Du même réalisateur, Murder at Cinema North (Retzah BeKolnoa Tzafon), une surprise pour cinéphile. Justement par le souci du cinéaste à établir le lien, bien caché, certes, entre Un condamné à mort s’est échappé, un des chefs-d’œuvre de Robert Bresson et l’intrigue dont il est question, formule stratégique entre la fiction et le documentaire. En quelque sorte, une métaphore sur le mensonge et la vérité, entre le réel et l’imaginé, entre l’exultation et l’apathie. Livny nous montre dans un même festival toute l’originalité de son registre.

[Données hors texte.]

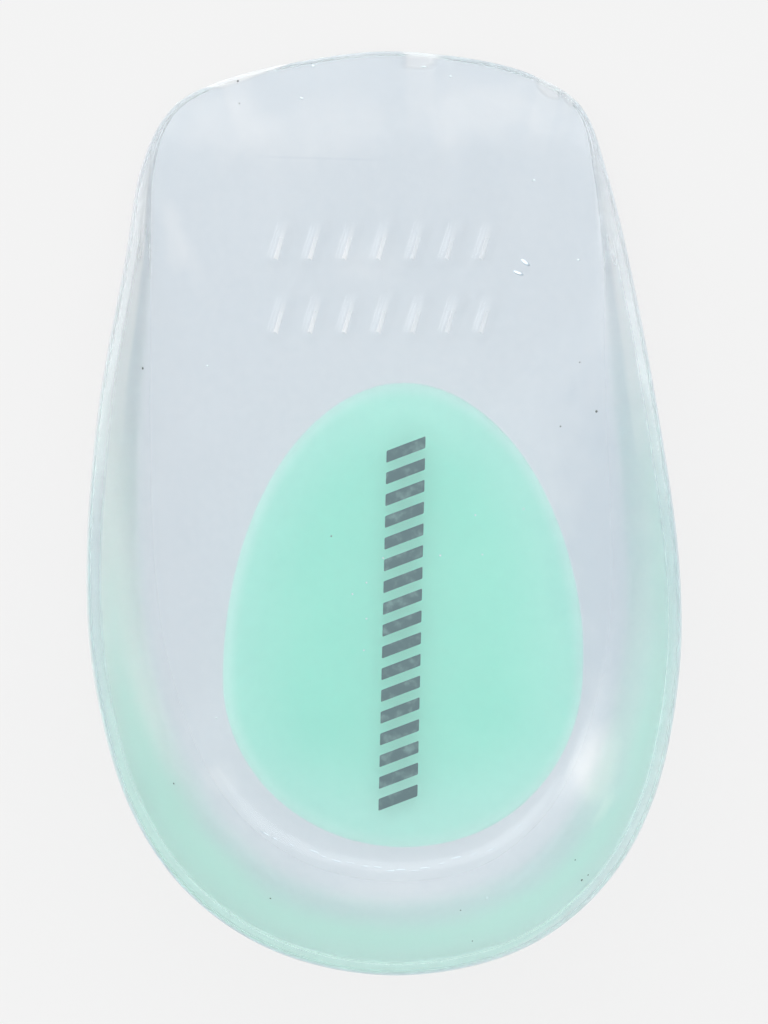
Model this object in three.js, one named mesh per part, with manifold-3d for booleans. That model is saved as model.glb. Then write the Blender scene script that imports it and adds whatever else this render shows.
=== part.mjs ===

Et finalement, Marry Me However (Hatuna Hafucha), en français, le titre hébreu veut dire « Mariage inversé », où, en Israël, des homosexuel(les) se marient traditionnellement pour suivre les préceptes ancrés de la religion, les pressions familiales et tous ces désagréments qui font que… Et pourtant, Israël est le seul pays du Moyen-Orient où les droits des LGBT sont les plus favorisés. Mais ce n’est qu’une politique gouvernementale et ça se passe surtout dans les centres urbains où la liberté de s’affranchir est plus prisée. Mais cette ouverture à la différence est-elle vraiment évidente chez la population dans son ensemble? Pas certain. Des cinéastes israéliens, dont Amos Guttman (1954-1993), Tomer Heymann et Eytan Fox, d’autres bien sûr, se sont penchés sur la question, obtenant un certain succès dans les festivals internationaux. Mais toute initiative dans ce chapitre demeure, pour l’instant, à l’état embryonnaire, même si parfois confirmant le contraire grâce à ces réalisateurs qui bravent toutes les tempêtes.

Tout compte fait, la terre promise ou encore « la terre de la grande promesse », grand idéal biblique, ne doit-il pas s’adapter aux attentes des sociétés contemporaines? Les rêves des uns, les aspirations ou les chimères des autres. Quoi qu’il en soit, les cinéastes israéliens se veulent les porte-paroles d’une société en mutation. Et contre toute attente, ils réussissent souvent de façon lumineusement étonnante.